REEL 7 Continues: periods as Forward Observation Officer in observation post on Pilckem Ridge including of question of selection as Forward Observation Officer for main attacks, difficulty of signallers' role in detecting and repairing telephone lines under German shellfire and consequent breaks in communication, quality of telephone reception, reporting significant German activity and question of contact with neighbouring infantry units; daily routine on duty at gun positions; gun position at Admiral's Road; receiving instructions from Forward Observation Officer; role of gun sergeants in reporting faults in guns; firing daily programme or creeping barrages during attacks; replacement of damaged guns; calls from Forward Observation Officer for counter-battery fire to support infantry; role of artillery observation aircraft including methods of communication and question of German air superiority; account of avoiding German counter-battery fire on gun positions at Admiral's Road including taking over as battery position officer, German ranging shell.
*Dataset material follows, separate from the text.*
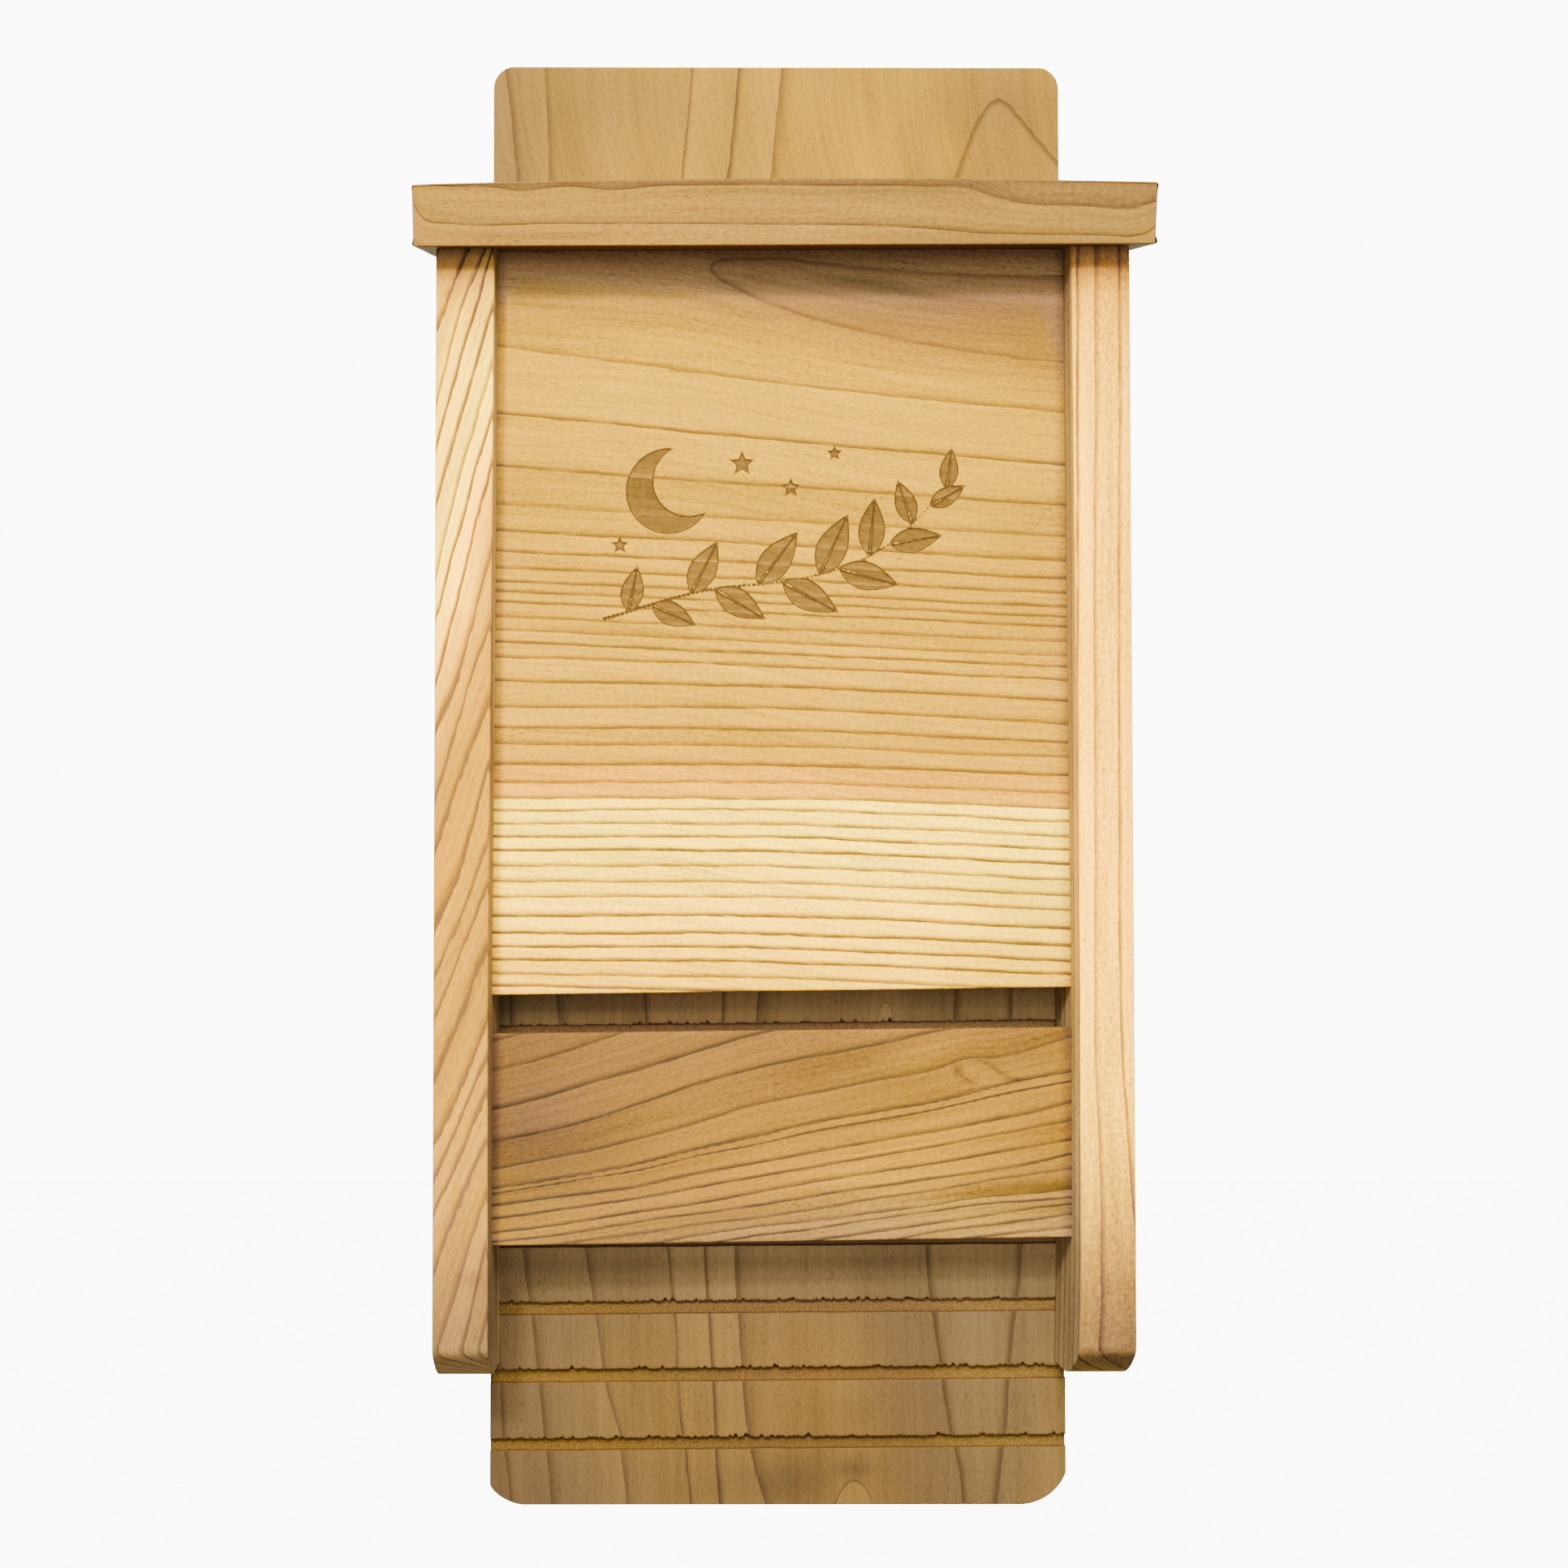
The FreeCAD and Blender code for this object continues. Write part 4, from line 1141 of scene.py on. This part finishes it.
def cloud(tree, vector, factors, detail=2.0, rough=0.55):
    # noise on the coordinates times the factors
    scaled = tree.nodes.new("ShaderNodeVectorMath")
    scaled.operation = "MULTIPLY"
    tree.links.new(vector, scaled.inputs[0])
    scaled.inputs[1].default_value = factors
    node = tree.nodes.new("ShaderNodeTexNoise")
    node.inputs["Scale"].default_value = 1.0
    node.inputs["Detail"].default_value = detail
    node.inputs["Roughness"].default_value = rough
    tree.links.new(scaled.outputs[0], node.inputs["Vector"])
    return node.outputs["Fac"]


def centred(tree, vector, factors, detail=2.0, rough=0.55):
    return minus(tree, cloud(tree, vector, factors, detail, rough), 0.5)


def blended(tree, factor, first, second, kind="MIX"):
    node = tree.nodes.new("ShaderNodeMix")
    node.data_type = "RGBA"
    node.blend_type = kind
    feed(tree, node.inputs[0], factor)
    feed(tree, node.inputs[6], first)
    feed(tree, node.inputs[7], second)
    return node.outputs[2]


def evenly(tree, value):
    # the same number in red, green and blue
    grey = tree.nodes.new("ShaderNodeCombineColor")
    for socket in grey.inputs:
        tree.links.new(value, socket)
    return grey.outputs[0]


def attribute(tree, name, vector=False):
    node = tree.nodes.new("ShaderNodeAttribute")
    node.attribute_name = name
    return node.outputs["Vector" if vector else "Fac"]


def newGroup(name, inputs, outputs):
    tree = bpy.data.node_groups.new(name, "ShaderNodeTree")
    for label, kind, value in inputs:
        socket = tree.interface.new_socket(name=label, in_out="INPUT", socket_type="NodeSocket" + kind)
        if value is not None:
            socket.default_value = value
    for label in outputs:
        tree.interface.new_socket(name=label, in_out="OUTPUT", socket_type="NodeSocketFloat")
    return tree, tree.nodes.new("NodeGroupInput").outputs, tree.nodes.new("NodeGroupOutput").inputs


def placeGroup(tree, group, values):
    node = tree.nodes.new("ShaderNodeGroup")
    node.node_tree = group
    for label, value in values.items():
        feed(tree, node.inputs[label], value)
    return node.outputs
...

REEL 8 Continues: Continues: account of avoiding German counter-battery fire on gun positions at Admiral's Road including recognising threat following German ranging shells, evacuation of all personnel to dugouts and absence of casualties, imperative need to man guns in event of threat to infantry, damage to howitzers, German resumption of fire, reaction of commanding officer on return and rapid repair or replacement of damaged howitzers; counter-battery operations; question of moving battery positions following German counter-battery concentration on position; artillery barrage prior to infantry attack; German POWs; rest billets; visits to infantry units to investigate question of guns firing short; question of relative conditions of service of infantry and artillery; daily reports; role censoring letters of other ranks; letter and parcel contact with B; drinking habits in officers' mess; personal morale; recreational visits to restaurants in Poperinghe; story of officer's special leave due to 'sexual starvation'.
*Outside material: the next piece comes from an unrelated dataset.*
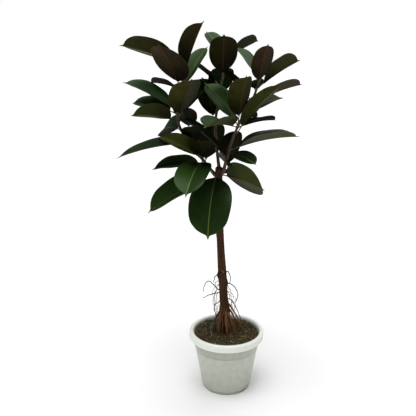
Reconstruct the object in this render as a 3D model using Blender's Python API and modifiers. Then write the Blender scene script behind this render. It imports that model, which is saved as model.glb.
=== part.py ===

REEL 9 Continues: move to gun position in St Julian; story of getting lost in No Man's Land during attempts to act on brigadier's unrealistic orders to dig communication to OP on Pilckem Ridge; opinion of officers; story of rejecting offer to dine with Guards officer in front line; opinion of Ypres offensive strategy; service in XVIII, II and Canadian Corps; story of dining with Lieutenant General Sir Ian Jacob at Headquarters, II Corps including subsequent discussion over state of troops morale and opinion of Jacob; German air attack on artillery unit moving out of line. Rest period at Esquilbeke, 12/1917-1918: relationship with Belgian civilians; training; story of drinking cherry brandy; state of morale; Christmas celebrations, 25/12/1917.
REEL 10 Recollections of period in St Quentin sector, Somme area, 2/1918- 3/1918: terrain; strategic situation; unit role in covering main trenches in battle zone and role of outposts defence system employed in forward zone; OP on high ground in battle zone at Bois D'Holon with buried telephone cable to brigade headquarters; absence of long German preliminary bombardment; orders issued warning of imminent German offensive and designating Dennys as Forward Observation Officer; personal morale whilst spending evening at rest billets, 20/3/918. Account of acting as brigade Forward Observation Officer from OP during German attack, 21/3/1918: effects of German bombardment; reporting to battery gun positions; signallers sent by different route; journey to OP at Bois d'Holon including view on lifting of mist, reaction to German shellfire, story of close escape from shell and decision to leave mortally wounded officer; intact buried cable; briefing brigade headquarters as to tactical situation; view of German field kitchens; success in directing guns onto German troops massing in Dum and Dee Copses.
REEL 11 Continues: success in directing brigade guns onto German troops massing in Dum and Dee Copses; personal morale; night return to unit; German success in clearing forward zone and question of their failure to capture Bois D'Holon. Recollections of retreat in Somme area, 3/1918-4/1918: battery split gun positions; German advance through battle zone and approach to gun positions, 22/3/1918; decision to spike and abandon forward gun section which could be pulled out; evacuation of gun teams; temporary composite battery and arrival of replacement guns; nature of retreat back across Somme; story of acting as rearguard unit with French artillery unit, 25/3/1918; supply situation; opinion of Lloyd-George's role in retaining troops in GB, consequent shortage of troops in Somme area and question of role of Lieutenant General Gough; opinion of Lieutenant General Plumer; arrival of divisions of French troops including mutinous behaviour of division which had mutinied in 1917, story of acting as liaison officer to reliable dismounted cavalry colonial division and story of accompanying French commanding officer during French counter-attack.
REEL 12 Continues: acting as liaison officer to reliable dismounted cavalry colonial division; stabilisation of front; move to Amiens sector and unit role as artillery to Australian Corps; opinion of Australian troops and story of cricket match; German attack and successful Australian night counter-attack on Villers Brettonneux; close escape from German shell splinter. Recollections of advance from Ypres area, 8/1918-11/1918: open warfare and reduction in German resistance; reconnaissance into Menin in attempt to locate retreating German unit; reactions to death of friend; attack of influenza; story of discovering sick German in dugout; effects of approach of end of war on personal morale; occupying gun positions overlooking River Scheldt; news of Armistice, 11/11/1918, including story of firing loaded guns to clear them without causing German casualties immediately before deadline, post-war plans of officers and personal reaction. Account of troops' refusal to go on corps church parade during period at Tourcoing, 11/1918-1/1919: intention of corps parades to improve discipline; story of and success in diffusing situation following cancellation of corps parade by taking them on battery parade; question of troops' unrest over demobilisation arrangements.
REEL 13 Continues: sympathetic attitude towards troops and recognition of widespread nature of unrest over special corps parades. Early demobilisation as student, 1/1919. Post-war career: return to university prior to abandoning course to join Civil Service; question of mental and physical effects of war service.